Right, sorry. This is Linux, SuSE 8.2, with a vanilla 2.4.29 kernel, and 
openafs 1.2.13 configured with --enable-fast-restart --enable-bitmap-later.
Everything is compiled with gcc 2.95.3. We run the LWP fileserver.
BosConfig looks like this:

  parm /usr/afs/bin/fileserver -syslog
  parm /usr/afs/bin/volserver -syslog
  parm /usr/afs/bin/salvager -DontSalvage

The server has four vice partitions, each of size 1.1 TB or 1.3 TB,
ext3 filesystem mounted with noatime,data=writeback. After the crash,
ext3 replayed the journals and was happy with the filesystems, as was
a full fsck of the affected partitions.

One fact that may be important is that the server was frozen by a failed
hardware probe (in an attempt to collect asset data) about one week 
before the SCSI problem.
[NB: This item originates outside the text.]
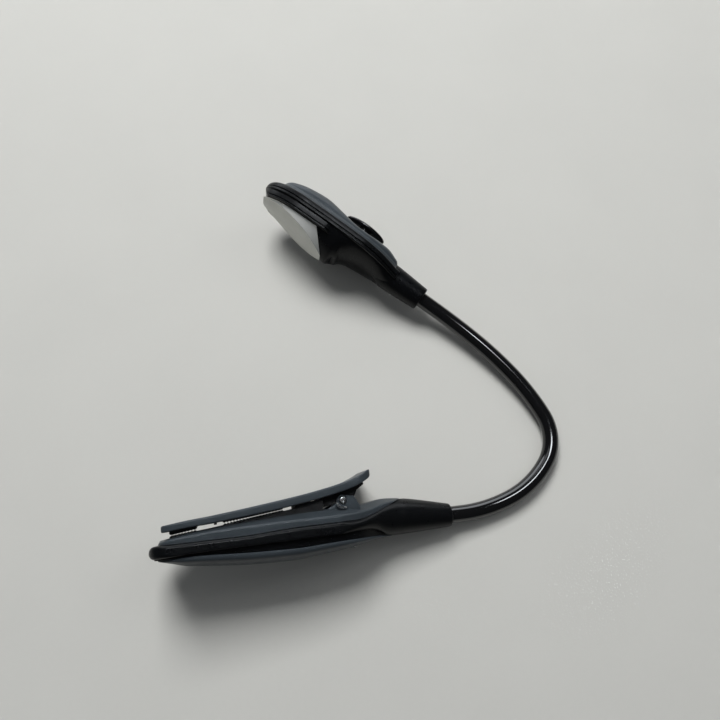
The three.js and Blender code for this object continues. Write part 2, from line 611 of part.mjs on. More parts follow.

All volumes on it were attached cleanly after
a reset, but the Salvager hadn't run.

> When you say the volume is offline, I assume you are basing this on the 
> output you see in 'vos listvol' or 'vos examine'.  One of the ways this can

Yes.

> happen is if there is another copy of the same volume (by ID) on a 
> lower-numbered partition on the same server.  Have you checked that this 
> volume does not appear on /vicepa, /vicepb, or /vicepc?  Is the volume

I hadn't, but now I have, and there are no such volumes on the other 
partitions.

> offline even when you restore it to a different server?

Yes.

> Just as an additional check, does that volume (by number) actually appear in 
> the VLDB?  What output do you get from 'vos listvldb 536883946' ?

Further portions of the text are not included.